Trump Administration Announces Health Care Tech Rules

Health and Human Services Secretary Alex Azar speaks to media outside the West Wing of the White House in Washington, Monday, March, 9, 2020. (AP Photo/Carolyn Kaster)

The Trump Administration Monday announced final rules aimed at delivering on the unfulfilled promise of electronic health records.

The long-awaited rules could take several years for consumers and patients to start seeing the practical effects. They are intended to get at one of the major problems with electronic health records: the systems of hospitals and doctors often don’t “talk” to each other, and patients struggle to get their medical information digitally transmitted, defaulting to CDs and faxed paper records.

The federal government invested more than $30 billion a decade ago to help hospitals and doctors convert to computerized records. But it never solved the problems of getting the different medical systems to seamlessly interact, and of providing a pathway for patients to easily access their records. Two rules finalized by the Trump administration aim to finally fix that.

The regulations are highly complex, and hospitals immediately objected, saying that patient privacy would be undermined.

One rule from the HHS agency that oversees health care technology would implement congressional requirements that hospitals and other health care entities put a stop to practices that can block the digital transfer of information. Some systems don’t allow screen shots or video to be shared, for example.

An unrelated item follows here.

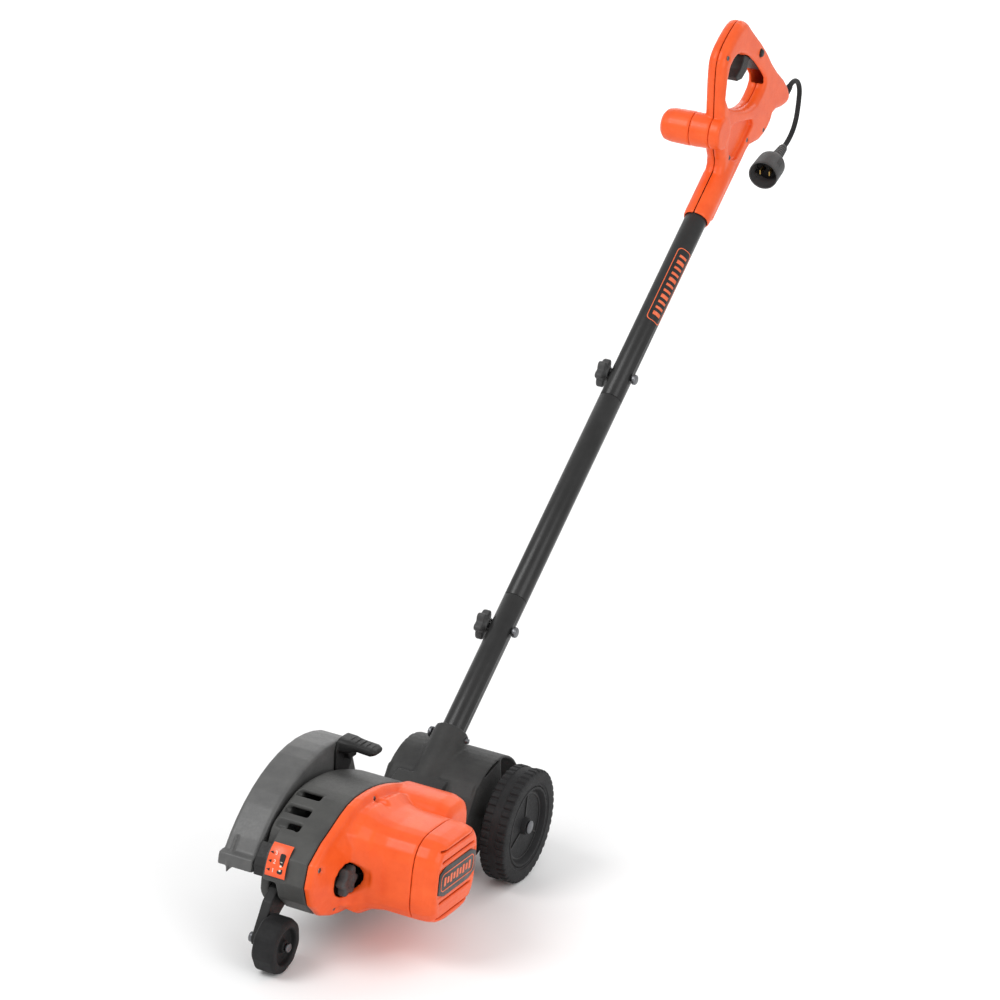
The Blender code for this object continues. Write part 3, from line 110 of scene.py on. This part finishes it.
def studio():
    mesh = bpy.data.meshes.new("floor")
    bm = bmesh.new()
    corners = [bm.verts.new((x, y, 0.0)) for x, y in ((-9, -9), (9, -9), (9, 9), (-9, 9))]
    bm.faces.new(corners)
    bm.to_mesh(mesh)
    bm.free()
    floor = bpy.data.objects.new("floor", mesh)
    SCENE.collection.objects.link(floor)
    floor.data.materials.append(plain("floor_paper", (0.93, 0.93, 0.93), 0.9))
    area_light("key", (-1.6, -2.4, 3.0), (0.0, 0.0, 0.3), (1.8, 1.8), 62.0)
    area_light("fill", (2.6, -1.4, 1.6), (0.0, 0.0, 0.3), (1.6, 2.2), 26.0)
    area_light("backdrop", (-2.4, 5.2, 2.6), (-2.4, 5.2, 0.0), (4.0, 4.0), 95.0)
    area_light("back", (0.6, 2.6, 2.4), (0.0, 0.1, 0.4), (2.0, 1.4), 14.0)
    world = bpy.data.worlds.new("studio")
    world.use_nodes = True
    world.node_tree.nodes["Background"].inputs["Color"].default_value = (1.0, 1.0, 1.0, 1.0)
    world.node_tree.nodes["Background"].inputs["Strength"].default_value = 0.74
    SCENE.world = world
    SCENE.view_settings.view_transform = "Standard"


# ---- materials ----------------------------------------------------------------------------------
def linear(value):
    value /= 255.0
    return value / 12.92 if value <= 0.04045 else ((value + 0.055) / 1.055) ** 2.4


def colour(red, green, blue):
    return (linear(red), linear(green), linear(blue), 1.0)


def plain(name, tint, rough):
    made = bpy.data.materials.new(name)
    made.use_nodes = True
    shader = made.node_tree.nodes["Principled BSDF"]
    shader.inputs["Base Color"].default_value = (*tint, 1.0)
    shader.inputs["Roughness"].default_value = rough
    return made


def surface(name, dark, light, rough, metallic=0.0, grain=900.0, depth=0.05, mottle=38.0,
            stretch=(1, 1, 1), specular=0.5, coat=0.0, coat_rough=0.1):
    """Moulded or finished surface: mottled colour, uneven gloss and a fine bump, at the sizes given."""
    made = bpy.data.materials.new(name)
    made.use_nodes = True
    tree = made.node_tree
    shader = tree.nodes["Principled BSDF"]
    shader.inputs["Metallic"].default_value = metallic
    shader.inputs["Specular IOR Level"].default_value = specular
    shader.inputs["Coat Weight"].default_value = coat
    shader.inputs["Coat Roughness"].default_value = coat_rough
    spot = tree.nodes.new("ShaderNodeTexCoord")
    scale = tree.nodes.new("ShaderNodeMapping")
    scale.inputs["Scale"].default_value = stretch
    tree.links.new(spot.outputs["Object"], scale.inputs["Vector"])

    def noise(size, detail, roughness=0.5):
        node = tree.nodes.new("ShaderNodeTexNoise")
        node.inputs["Scale"].default_value = size
        node.inputs["Detail"].default_value = detail
        node.inputs["Roughness"].default_value = roughness
        tree.links.new(scale.outputs["Vector"], node.inputs["Vector"])
        return node.outputs["Fac"]

    broad = noise(mottle, 4.0, 0.62)
    fine = noise(grain, 2.0)
    tint = tree.nodes.new("ShaderNodeValToRGB")
    tint.color_ramp.elements[0].position = 0.30
    tint.color_ramp.elements[0].color = dark
    tint.color_ramp.elements[1].position = 0.72
    tint.color_ramp.elements[1].color = light
    tree.links.new(broad, tint.inputs["Fac"])
    tree.links.new(tint.outputs["Color"], shader.inputs["Base Color"])
    gloss = tree.nodes.new("ShaderNodeMapRange")
    gloss.inputs["From Min"].default_value = 0.3
    gloss.inputs["From Max"].default_value = 0.7
    gloss.inputs["To Min"].default_value = rough - 0.05
    gloss.inputs["To Max"].default_value = rough + 0.07
    tree.links.new(noise(grain * 0.35, 3.0), gloss.inputs["Value"])
    tree.links.new(gloss.outputs["Result"], shader.inputs["Roughness"])
    bump = tree.nodes.new("ShaderNodeBump")
    bump.inputs["Strength"].default_value = depth
    bump.inputs["Distance"].default_value = 0.0006
    tree.links.new(fine, bump.inputs["Height"])
    tree.links.new(bump.outputs["Normal"], shader.inputs["Normal"])
    return made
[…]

Another rule, from the Centers for Medicare and Medicaid Services, tries to address access problems at the patient’s level, by requiring hospitals and other health care service providers to provide access to records via software used by smartphone apps. Patients could have access to their records via the smartphone in their back pocket.

The CMS rule will also require hospitals to electronically notify a patient’s outside doctors when that patient is admitted, discharged or transferred.

The hope is that easier access and authorized sharing of individuals’ health care information will help prevent medical errors, cut down on duplicative tests, and make the individual patient a smarter consumer of health care services.

But Rick Pollack, president of the American Hospital Association, said a new generation of health care apps could put the personal information of patients at risk, since the app developers would not be required to meet the same legal standards for privacy that are imposed on hospitals. “This could lead to third-party apps using personal health information in ways in which patients are unaware,” Pollack said in a statement.

CMS said it has adopted a health care privacy standard that is used in the smartphone app industry, and intends to build on it to provide consumers with a higher level of protection.